STATED TASK
Transcribe only the lines of the listing below from the one holding "wall_top = sheet_t - roll_drop;" through the one holding "record = json.load(file)", inclusive, without any change.

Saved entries
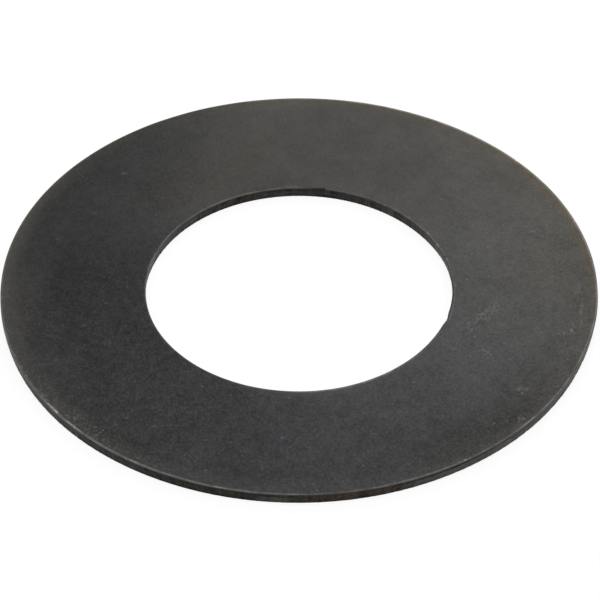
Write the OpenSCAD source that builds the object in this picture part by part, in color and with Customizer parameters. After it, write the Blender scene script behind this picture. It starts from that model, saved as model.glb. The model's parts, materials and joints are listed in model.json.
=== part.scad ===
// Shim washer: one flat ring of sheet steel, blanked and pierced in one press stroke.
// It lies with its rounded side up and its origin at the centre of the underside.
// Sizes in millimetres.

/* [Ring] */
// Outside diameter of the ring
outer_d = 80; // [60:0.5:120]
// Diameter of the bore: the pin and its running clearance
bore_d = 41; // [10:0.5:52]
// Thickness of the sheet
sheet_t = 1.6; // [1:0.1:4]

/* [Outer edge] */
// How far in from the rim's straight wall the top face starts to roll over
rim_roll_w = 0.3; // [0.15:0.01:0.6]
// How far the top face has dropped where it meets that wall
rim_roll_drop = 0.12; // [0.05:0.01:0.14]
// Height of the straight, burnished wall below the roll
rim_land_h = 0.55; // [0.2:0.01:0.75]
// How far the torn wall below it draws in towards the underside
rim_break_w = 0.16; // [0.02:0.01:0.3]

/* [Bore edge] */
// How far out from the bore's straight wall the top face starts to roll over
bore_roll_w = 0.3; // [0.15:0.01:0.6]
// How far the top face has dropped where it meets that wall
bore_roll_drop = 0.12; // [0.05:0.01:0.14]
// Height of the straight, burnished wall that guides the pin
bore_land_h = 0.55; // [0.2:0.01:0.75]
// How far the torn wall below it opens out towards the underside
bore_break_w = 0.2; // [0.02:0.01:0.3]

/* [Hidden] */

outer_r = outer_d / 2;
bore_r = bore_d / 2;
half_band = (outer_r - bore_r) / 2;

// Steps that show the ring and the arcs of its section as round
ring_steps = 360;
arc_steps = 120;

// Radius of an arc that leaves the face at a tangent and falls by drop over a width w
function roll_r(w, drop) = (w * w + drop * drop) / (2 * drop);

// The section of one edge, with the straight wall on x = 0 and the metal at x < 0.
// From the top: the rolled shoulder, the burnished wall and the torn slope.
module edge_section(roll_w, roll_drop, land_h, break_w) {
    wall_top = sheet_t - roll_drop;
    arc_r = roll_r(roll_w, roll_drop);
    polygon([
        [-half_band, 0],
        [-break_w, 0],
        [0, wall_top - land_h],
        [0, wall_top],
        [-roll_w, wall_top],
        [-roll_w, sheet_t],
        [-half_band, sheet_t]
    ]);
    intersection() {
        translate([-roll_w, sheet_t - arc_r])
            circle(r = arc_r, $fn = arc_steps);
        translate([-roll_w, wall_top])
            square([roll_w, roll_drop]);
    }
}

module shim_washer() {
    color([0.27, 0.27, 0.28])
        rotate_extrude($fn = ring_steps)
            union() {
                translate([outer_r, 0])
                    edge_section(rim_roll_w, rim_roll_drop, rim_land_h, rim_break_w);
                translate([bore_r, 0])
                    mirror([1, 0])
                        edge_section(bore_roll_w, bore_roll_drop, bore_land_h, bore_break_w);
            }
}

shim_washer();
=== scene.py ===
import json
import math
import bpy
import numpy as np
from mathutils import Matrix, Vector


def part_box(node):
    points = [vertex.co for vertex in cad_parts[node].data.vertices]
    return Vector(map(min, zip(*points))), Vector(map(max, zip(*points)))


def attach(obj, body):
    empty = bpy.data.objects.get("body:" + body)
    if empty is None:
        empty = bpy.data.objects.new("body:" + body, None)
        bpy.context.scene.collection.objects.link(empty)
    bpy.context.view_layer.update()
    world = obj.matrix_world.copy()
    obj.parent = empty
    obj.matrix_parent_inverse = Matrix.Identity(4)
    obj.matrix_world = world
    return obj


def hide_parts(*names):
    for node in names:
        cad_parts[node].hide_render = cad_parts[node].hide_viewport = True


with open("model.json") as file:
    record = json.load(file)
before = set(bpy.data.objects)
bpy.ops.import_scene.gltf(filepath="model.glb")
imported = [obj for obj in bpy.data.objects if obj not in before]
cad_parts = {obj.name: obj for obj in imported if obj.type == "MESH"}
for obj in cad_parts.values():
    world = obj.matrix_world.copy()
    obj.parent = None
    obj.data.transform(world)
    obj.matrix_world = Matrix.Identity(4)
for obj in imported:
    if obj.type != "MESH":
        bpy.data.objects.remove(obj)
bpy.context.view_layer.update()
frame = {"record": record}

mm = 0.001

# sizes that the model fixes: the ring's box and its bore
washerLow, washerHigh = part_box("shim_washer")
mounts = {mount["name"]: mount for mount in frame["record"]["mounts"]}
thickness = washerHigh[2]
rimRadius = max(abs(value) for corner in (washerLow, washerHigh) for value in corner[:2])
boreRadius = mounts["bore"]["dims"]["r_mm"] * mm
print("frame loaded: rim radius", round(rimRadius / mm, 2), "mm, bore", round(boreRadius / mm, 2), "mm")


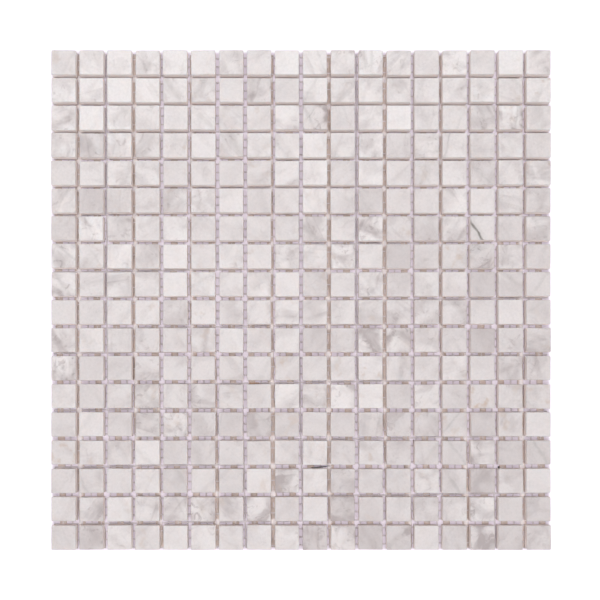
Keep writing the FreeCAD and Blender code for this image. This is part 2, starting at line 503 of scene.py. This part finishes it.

RESULT OF THE EXERCISE
    wall_top = sheet_t - roll_drop;
    arc_r = roll_r(roll_w, roll_drop);
    polygon([
        [-half_band, 0],
        [-break_w, 0],
        [0, wall_top - land_h],
        [0, wall_top],
        [-roll_w, wall_top],
        [-roll_w, sheet_t],
        [-half_band, sheet_t]
    ]);
    intersection() {
        translate([-roll_w, sheet_t - arc_r])
            circle(r = arc_r, $fn = arc_steps);
        translate([-roll_w, wall_top])
            square([roll_w, roll_drop]);
    }
}

module shim_washer() {
    color([0.27, 0.27, 0.28])
        rotate_extrude($fn = ring_steps)
            union() {
                translate([outer_r, 0])
                    edge_section(rim_roll_w, rim_roll_drop, rim_land_h, rim_break_w);
                translate([bore_r, 0])
                    mirror([1, 0])
                        edge_section(bore_roll_w, bore_roll_drop, bore_land_h, bore_break_w);
            }
}

shim_washer();
=== scene.py ===
import json
import math
import bpy
import numpy as np
from mathutils import Matrix, Vector


def part_box(node):
    points = [vertex.co for vertex in cad_parts[node].data.vertices]
    return Vector(map(min, zip(*points))), Vector(map(max, zip(*points)))


def attach(obj, body):
    empty = bpy.data.objects.get("body:" + body)
    if empty is None:
        empty = bpy.data.objects.new("body:" + body, None)
        bpy.context.scene.collection.objects.link(empty)
    bpy.context.view_layer.update()
    world = obj.matrix_world.copy()
    obj.parent = empty
    obj.matrix_parent_inverse = Matrix.Identity(4)
    obj.matrix_world = world
    return obj


def hide_parts(*names):
    for node in names:
        cad_parts[node].hide_render = cad_parts[node].hide_viewport = True


with open("model.json") as file:
    record = json.load(file)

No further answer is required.